Protestation contre la haine

 

Tenture de Jeanne Hyvrard

 

 

2015 12 25 - Tenture (15)

2015 12 25 - Tenture (20)

 

 

2015 12 25 - Tenture (21)

2015 12 25 - Tenture (23)_ extrait

 

Hauteur : Entre 95cm et 53. Largeur 93 cm.

 

 

Cet étendard, cette bannière, cet objet textile non identifié mais bien dans le style habituel de l’auteure qui en matière d’Art ne s’interdit rien pourvu que cela ait un sens a été fabriqué à l’automne 2012 comme l’ambiance sociale – si on admet ce concept - devenait irrespirable au point d’en être aussi incommodante que les particules fines ou non en suspension dans l’atmosphère.

Organiser une signature de pétition, des sit-in non violents dans les jardins publics ou un défilé contre la haine n’étaient pas nécessairement des idées idiotes mais peu dans son tempérament même si elle n’est pas opposée à leur principe.

Menacée d’asphyxie, afin de se dégager un espace de nouveau vivable, ce que les scientifiques appellent une niche écologique, il lui a paru plus immédiatement réalisable avec une perspective d’efficacité à peine moindre que ces autres moyens d’action envisagés, de confectionner une nouvelle tenture selon ses modalités coutumières … A savoir un rustique n’importe comment à base d’appliqués et de broderies diverses au gré des nécessités.

Cette tenture de forme improbable est le résultat de la conjonction de l’urgence d’agir et des moyens disponibles.

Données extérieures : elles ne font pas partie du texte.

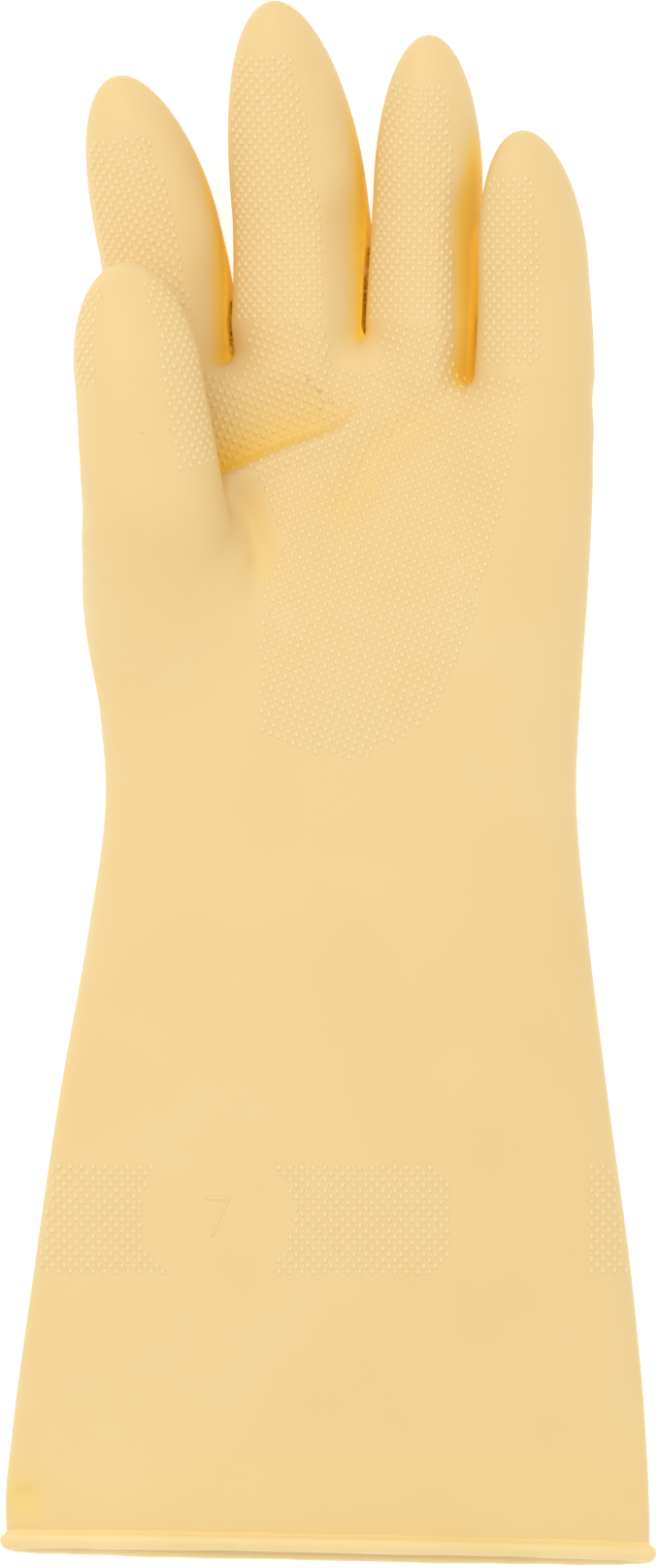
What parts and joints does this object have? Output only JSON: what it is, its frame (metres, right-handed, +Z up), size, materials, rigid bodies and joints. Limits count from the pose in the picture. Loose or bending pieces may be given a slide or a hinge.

Conjonction toujours d’actualité à la rédaction de ce texte avant la mise en ligne de l’ouvrage puisqu’il n’a pas été possible de repasser convenablement la pièce à peine - eu égard à désormais la masse des œuvres en stock - d’accorder à chacune un soin méticuleux en supplément d’un sommaire et efficace stockage.

S’il est visible pour tout un chacun que l’œuvre est à ranger dans la catégorie des triptyques qu’on peut voir dans beaucoup si ce n’est dans la plupart des églises, la forme approximative en est due à la nécessité d’agir avec les moyens du bord. Ne possédant pas le mètre carré de toile solide qui aurait assuré l’homogénéité de l’ouvrage, il a bien fallu se résoudre à procéder aux assemblages des tissus disponibles.

Le fond beige a été trouvé dans des morceaux récupérés sur la casaque de cavalerie de son beau-père constituant ainsi le socle terrien et terrestre sinon terre à terre de l’entreprise et les morceaux du costume violet porté par l’auteure au Salon du Livre de 1990 au Grand Palais de Paris lors de la publication de son texte La jeune morte en robe de dentelle représentant un espace sinon nocturne et céleste du moins hors sol.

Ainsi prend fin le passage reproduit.